A batalha do governo contra esses privilégios será árdua. A espantosa resiliência dos supersalários parece impossível de ser vencida. Essa sensação desoladora é compartilhada por políticos de diferentes espectros ideológicos interessados em acabar com a mordomia.
O senador petista Paulo Paim, crítico histórico dessas distorções, aponta um paradoxo evidente na maneira como direitos adquiridos são tratados, dependendo de quem está no foco do problema.
“Na reforma da Previdência do governo Temer, contribuintes que estavam prestes a se aposentar tiveram que se conformar com regras de transição que, na prática, ignoraram direitos adquiridos”, afirma o parlamentar gaúcho. Paim acredita que o problema só deixará de existir quando as pensionistas não estiverem mais vivas.
Ele defende que essa é uma bandeira que só será vencida com forte mobilização popular. “Caso contrário, não há o que fazer!”, vaticina.
Outro senador, Carlos Viana, do Podemos, compartilha a mesma sensação de desânimo. “Não há o que fazer”, lamenta o parlamentar mineiro. Em 2022, ele chegou a encaminhar um projeto de lei sugerido por um eleitor ao Palácio do Planalto para tentar incentivar o governo a agir. “Qualquer proposta para acabar com isso tem que partir do Poder Executivo. É ele quem tem a prerrogativa legal”, explica o senador, que, no entanto, terminou frustrado.
O ministro Fernando Haddad elegeu o tema como prioridade entre os problemas a serem resolvidos e já solicitou a colaboração dos presidentes das duas Casas Legislativas.
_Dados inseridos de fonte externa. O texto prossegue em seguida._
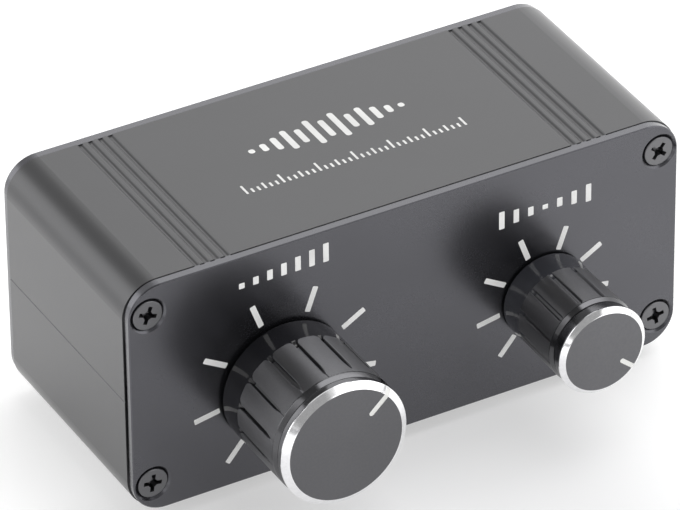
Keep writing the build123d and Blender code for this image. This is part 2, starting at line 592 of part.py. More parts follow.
# ============================================================= balance knob
with BuildPart() as balance_knob_body:
    with BuildSketch(half_section(BAL_X, KNOB_Z)):
        with BuildLine():
            Polyline((0, 14.9), (0, 13.4), (SHAFT_R, 13.4), (SHAFT_R, 5.5), (4.8, 5.5), (4.8, 2.6), (5.4, 2.6),
                     (5.4, B_RIM_H), (B_RIM_R - 0.1, B_RIM_H), (B_RIM_R, B_RIM_H + 0.1),
                     (B_SKIRT_R, B_SKIRT_H), (B_LAND_R, B_LAND_H), (B_GRIP_R, B_GRIP_H), (B_GRIP_R, B_GRIP_END),
                     (B_SHOULDER_R, B_SHOULDER_H), (B_COLLAR_R - 0.1, B_COLLAR_H0),
                     (B_COLLAR_R - 0.1, B_COLLAR_H0 + 0.1), (B_COLLAR_R, B_COLLAR_H0 + 0.16),
                     (B_COLLAR_R, B_COLLAR_H0 + 0.26), (B_COLLAR_END_R, B_COLLAR_H1),
                     (3.9, B_COLLAR_H1), (3.9, 14.9), (0, 14.9))
        make_face()
    revolve(axis=turning_axis(BAL_X, KNOB_Z))
    for k in range(B_SLOTS):
        with BuildSketch(radial_section(BAL_X, KNOB_Z, B_SLOT_PHASE + 360.0 / B_SLOTS * k)):
            with BuildLine():
                Polyline((B_SLOT_R, B_SLOT_H0 + B_SLOT_RUN0), (B_GRIP_R, B_SLOT_H0), (B_GRIP_R + 1, B_SLOT_H0),
                         (B_GRIP_R + 1, B_SLOT_H1), (B_GRIP_R, B_SLOT_H1),
                         (B_SLOT_R, B_SLOT_H1 - B_SLOT_RUN1), close=True)
            make_face()
        extrude(amount=B_SLOT_W / 2, both=True, mode=Mode.SUBTRACT)
balance_knob_body.part.label = "balance_knob_body"
export_step(balance_knob_body.part, "parts/balance_knob_body.step")

with BuildPart() as balance_knob_cap:
    with BuildSketch(half_section(BAL_X, KNOB_Z)):
        with BuildLine():
            Polyline((0, 14.9), (3.9, 14.9), (3.9, B_COLLAR_H1),
                     (B_CAP_R, B_COLLAR_H1), (B_CAP_R, B_CAP_H), (B_FACE_R, B_FACE_H), (0, B_FACE_H), close=True)
        make_face()
    revolve(axis=turning_axis(BAL_X, KNOB_Z))
    with BuildSketch(across(-B_FACE_H)):
        with Locations(Location((BAL_X, KNOB_Z, 0), (0, 0, -B_POINTER))):
            with Locations((0, B_POINTER_IN + B_POINTER_W / 2)):
                Circle(B_POINTER_W / 2)
            with Locations((0, (B_POINTER_IN + B_POINTER_W / 2 + B_CAP_R + 1) / 2)):
                Rectangle(B_POINTER_W, B_CAP_R + 1 - B_POINTER_IN - B_POINTER_W / 2)
    extrude(amount=-POINTER_DEEP, mode=Mode.SUBTRACT)
balance_knob_cap.part.label = "balance_knob_cap"
export_step(balance_knob_cap.part, "parts/balance_knob_cap.step")

with BuildPart() as balance_knob_pointer:
    with BuildSketch(across(-B_FACE_H + POINTER_DEEP)):
        with Locations(Location((BAL_X, KNOB_Z, 0), (0, 0, -B_POINTER))):
            with Locations((0, B_POINTER_IN + B_POINTER_W / 2)):
                Circle(B_POINTER_W / 2)
            with Locations((0, (B_POINTER_IN + B_POINTER_W / 2 + B_CAP_R + 1) / 2)):
                Rectangle(B_POINTER_W, B_CAP_R + 1 - B_POINTER_IN - B_POINTER_W / 2)
    extrude(amount=POINTER_DEEP)
    with BuildSketch(half_section(BAL_X, KNOB_Z)):
        with BuildLine():
            Polyline((0, B_COLLAR_H1), (B_CAP_R, B_COLLAR_H1), (B_CAP_R, B_CAP_H - POINTER_SUNK),
                     (B_FACE_R, B_FACE_H - POINTER_SUNK), (0, B_FACE_H - POINTER_SUNK), close=True)
        make_face()
    revolve(axis=turning_axis(BAL_X, KNOB_Z), mode=Mode.INTERSECT)
balance_knob_pointer.part.label = "balance_knob_pointer"
export_step(balance_knob_pointer.part, "parts/balance_knob_pointer.step")

# ============================================================= phono sockets
PHONO_FACE = REAR_IN - PHONO_FLANGE_T       # rear face of the socket blocks
PHONO_TOP = PHONO_Z + PHONO_BLOCK_UP
PHONO_BLOCK_H = PHONO_TOP - BOARD_TOP
PHONO_BLOCK_MID = (PHONO_TOP + BOARD_TOP) / 2

for pair, px in (("input", PHONO_PAIR_X), ("output", -PHONO_PAIR_X)):
    with BuildPart() as phono_block:
        with BuildSketch(across(PHONO_FACE)):
            with Locations((px, PHONO_BLOCK_MID)):
                Rectangle(PHONO_BLOCK_W, PHONO_BLOCK_H)
            # notch between the two sockets
            with Locations((px, PHONO_TOP)):
                Rectangle(3.2, 4.0, mode=Mode.SUBTRACT)
        extrude(amount=PHONO_BLOCK_L)
        chamfer(phono_block.edges().filter_by(Axis.Y).group_by(Axis.Z)[-1], length=0.6)
    phono_block.part.label = "phono_" + pair + "_block"
    export_step(phono_block.part, "parts/phono_" + pair + "_block.step")

    with BuildPart() as phono_sleeves:
        for d in (-1, 1):
            sx = px + d * PHONO_PITCH / 2
            with BuildSketch(half_section(sx, PHONO_Z)):
                with BuildLine():
                    Polyline((PHONO_IN_R, -PHONO_FACE), (PHONO_FLANGE_R, -PHONO_FACE), (PHONO_FLANGE_R, -REAR_IN),
                             (PHONO_COLLAR_R, -REAR_IN), (PHONO_COLLAR_R, -REAR_OUT), (PHONO_R, -REAR_OUT),
                             (PHONO_R, -PHONO_END + 0.3), (PHONO_R - 0.3, -PHONO_END),
                             (PHONO_IN_R, -PHONO_END), close=True)
                make_face()
            revolve(axis=turning_axis(sx, PHONO_Z))
    phono_sleeves.part.label = "phono_" + pair + "_sleeves"
    export_step(phono_sleeves.part, "parts/phono_" + pair + "_sleeves.step")

    with BuildPart() as phono_contacts:
        for d in (-1, 1):
            sx = px + d * PHONO_PITCH / 2
            with BuildSketch(half_section(sx, PHONO_Z)):
                with BuildLine():
                    Polyline((0, -CONTACT_START), (CONTACT_R, -CONTACT_START), (CONTACT_R, -CONTACT_END),
                             (CONTACT_IN_R, -CONTACT_END), (CONTACT_IN_R, -CONTACT_START - 0.5),
                             (0, -CONTACT_START - 0.5), close=True)
                make_face()
            revolve(axis=turning_axis(sx, PHONO_Z))
    phono_contacts.part.label = "phono_" + pair + "_contacts"
    export_step(phono_contacts.part, "parts/phono_" + pair + "_contacts.step")

    with BuildPart() as phono_terminals:
        with BuildSketch(Plane.XY.offset(MID_Z + BOARD_TOP)):
            with Locations(*[(px + d * PHONO_PITCH / 2 + p, FRONT_Y + PHONO_PIN_Y)
                             for d in (-1, 1) for p in PHONO_PIN_X]):
                Circle(PIN_R)
        extrude(amount=PIN_END - MID_Z - BOARD_TOP)
    phono_terminals.part.label = "phono_" + pair + "_terminals"
    export_step(phono_terminals.part, "parts/phono_" + pair + "_terminals.step")

# insulators, one colour for each channel
for channel, d in (("right", 1), ("left", -1)):
    with BuildPart() as phono_insulators:
        for pair_x in (-PHONO_PAIR_X, PHONO_PAIR_X):
            sx = pair_x + d * PHONO_PITCH / 2
            with BuildSketch(half_section(sx, PHONO_Z)):
                with BuildLine():
                    Polyline((0, -PHONO_FACE), (PHONO_IN_R, -PHONO_FACE), (PHONO_IN_R, -PHONO_INSULATOR_END),
                             (CONTACT_R, -PHONO_INSULATOR_END), (CONTACT_R, -CONTACT_START),
                             (0, -CONTACT_START), close=True)
                make_face()
            revolve(axis=turning_axis(sx, PHONO_Z))
    phono_insulators.part.label = "phono_insulators_" + channel
    export_step(phono_insulators.part, "parts/phono_insulators_" + channel + ".step")

# ============================================================= 3.5 mm sockets
JACK_TOP = JACK_Z + JACK_UP
JACK_BODY_H = JACK_TOP - BOARD_TOP
BARREL_IN = 1.5                             # barrel's length inside the body
JACK_BORE_END = JACK_END - JACK_BORE_L

with BuildPart() as jack_bodies:
    with BuildSketch(across(REAR_IN)):
        with Locations(*[(s * JACK_X, (JACK_TOP + BOARD_TOP) / 2) for s in (-1, 1)]):
            Rectangle(JACK_W, JACK_BODY_H)
    extrude(amount=JACK_L)
    chamfer(jack_bodies.edges().filter_by(Axis.Y).group_by(Axis.Z)[-1], length=0.6)
    with BuildSketch(across(REAR_IN)):
        with Locations((-JACK_X, JACK_Z), (JACK_X, JACK_Z)):
            Circle(JACK_BARREL_R)
    extrude(amount=BARREL_IN, mode=Mode.SUBTRACT)
    with BuildSketch(across(REAR_IN)):
        with Locations((-JACK_X, JACK_Z), (JACK_X, JACK_Z)):
            Circle(JACK_BORE_R)
    extrude(amount=REAR_IN - JACK_BORE_END, mode=Mode.SUBTRACT)
jack_bodies.part.label = "jack_bodies"
export_step(jack_bodies.part, "parts/jack_bodies.step")

with BuildPart() as jack_barrels:
    with BuildSketch(across(REAR_IN - BARREL_IN)):
        with Locations((-JACK_X, JACK_Z), (JACK_X, JACK_Z)):
            Circle(JACK_BARREL_R)
    extrude(amount=-(JACK_END - REAR_IN + BARREL_IN))
    chamfer(jack_barrels.edges().group_by(Axis.Y)[-1], length=0.3)
    with BuildSketch(across(JACK_END)):
        with Locations((-JACK_X, JACK_Z), (JACK_X, JACK_Z)):
            Circle(JACK_BORE_R)
    extrude(amount=JACK_END - REAR_IN + BARREL_IN, mode=Mode.SUBTRACT)
jack_barrels.part.label = "jack_barrels"
export_step(jack_barrels.part, "parts/jack_barrels.step")

with BuildPart() as jack_nuts:
    with BuildSketch(across(REAR_OUT)):
        for s in (-1, 1):
            with Locations((s * JACK_X, JACK_Z)):
                Circle(JACK_NUT_R)
                with PolarLocations(JACK_NUT_R + 0.12, 24):
                    Circle(0.25, mode=Mode.SUBTRACT)
                Circle(JACK_BARREL_R + 0.03, mode=Mode.SUBTRACT)
    extrude(amount=-JACK_NUT_T)
jack_nuts.part.label = "jack_nuts"
export_step(jack_nuts.part, "parts/jack_nuts.step")

with BuildPart() as jack_terminals:
    with BuildSketch(Plane.XY.offset(MID_Z + BOARD_TOP)):
        with Locations(*[(s * JACK_X + px, FRONT_Y + py)
                         for s in (-1, 1) for px in JACK_PIN_X for py in JACK_PIN_ROWS]):
            Circle(PIN_R)
    extrude(amount=PIN_END - MID_Z - BOARD_TOP)
jack_terminals.part.label = "jack_terminals"
export_step(jack_terminals.part, "parts/jack_terminals.step")
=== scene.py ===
"""Looks of a desktop monitor controller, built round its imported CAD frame.

Metres, +Z up, in the row's frame.  Most helpers take millimetres.
"""
from math import asin, atan2, cos, degrees, hypot, pi, radians, sin, sqrt

import bmesh
import bpy
from mathutils import Matrix, Quaternion, Vector


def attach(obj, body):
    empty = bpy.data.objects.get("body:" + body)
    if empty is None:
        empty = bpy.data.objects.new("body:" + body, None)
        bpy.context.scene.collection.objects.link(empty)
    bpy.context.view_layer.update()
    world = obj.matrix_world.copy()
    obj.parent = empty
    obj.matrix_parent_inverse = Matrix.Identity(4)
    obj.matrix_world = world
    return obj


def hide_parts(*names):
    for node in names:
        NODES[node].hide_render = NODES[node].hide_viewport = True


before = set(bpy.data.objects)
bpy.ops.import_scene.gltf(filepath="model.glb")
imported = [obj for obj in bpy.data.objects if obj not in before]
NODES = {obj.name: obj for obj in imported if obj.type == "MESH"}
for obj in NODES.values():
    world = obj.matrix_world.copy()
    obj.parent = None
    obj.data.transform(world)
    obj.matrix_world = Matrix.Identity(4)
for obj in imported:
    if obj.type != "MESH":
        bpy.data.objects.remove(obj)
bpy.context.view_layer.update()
MM = 0.001

# ------------------------------------------------------------------ the frame, mm
FRONT_Y = -14.065       # front plate's face
MID_Z = 20.85           # middle height of the case
BOX_W, BOX_H, BODY_L = 88.0, 37.7, 34.65
PLATE_T = 1.4
TOP_Z = MID_Z + BOX_H / 2
VOL_X, BAL_X, KNOB_Z = -20.0, 22.0, -3.8
SCREW_X, SCREW_Z = 40.7, 14.1


def panel(x, z, h):
    """A point h mm in front of the front plate's face, x and z from its middle."""
    return Vector((x * MM, (FRONT_Y - h) * MM, (MID_Z + z) * MM))


# ------------------------------------------------------------------ mesh helpers
def make(name, verts, faces, mats=(), body="root", smooth=True, angle=38.0, slots=None, indices=None):
    mesh = bpy.data.meshes.new(name)
    mesh.from_pydata([tuple(v) for v in verts], [], faces)
    mesh.validate()
    for m in mats:
        mesh.materials.append(m)
    if indices is not None:
        mesh.polygons.foreach_set("material_index", indices)
    if smooth:
        mesh.polygons.foreach_set("use_smooth", [True] * len(mesh.polygons))
        mesh.set_sharp_from_angle(angle=radians(angle))
    mesh.update()
    o = bpy.data.objects.new(name, mesh)
    bpy.context.scene.collection.objects.link(o)
    if body:
        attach(o, body)
    return o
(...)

Acabar com os supersalários virou uma questão de honra para o titular da Fazenda. Não é apenas uma questão de racionalidade econômica, mas também uma questão moral, com reflexos na esfera eleitoral.
Talvez tenha surgido no horizonte a oportunidade perfeita para mudar esse quadro. Certamente, não será fácil, visto que a pressão dos privilegiados é enorme. Entre os lobistas que mais empedernidos estarão juízes, procuradores, promotores de justiça e ministros das cortes superiores. Gente poderosa que, historicamente, tem conseguido manter tudo como está, desde que seja em seu benefício.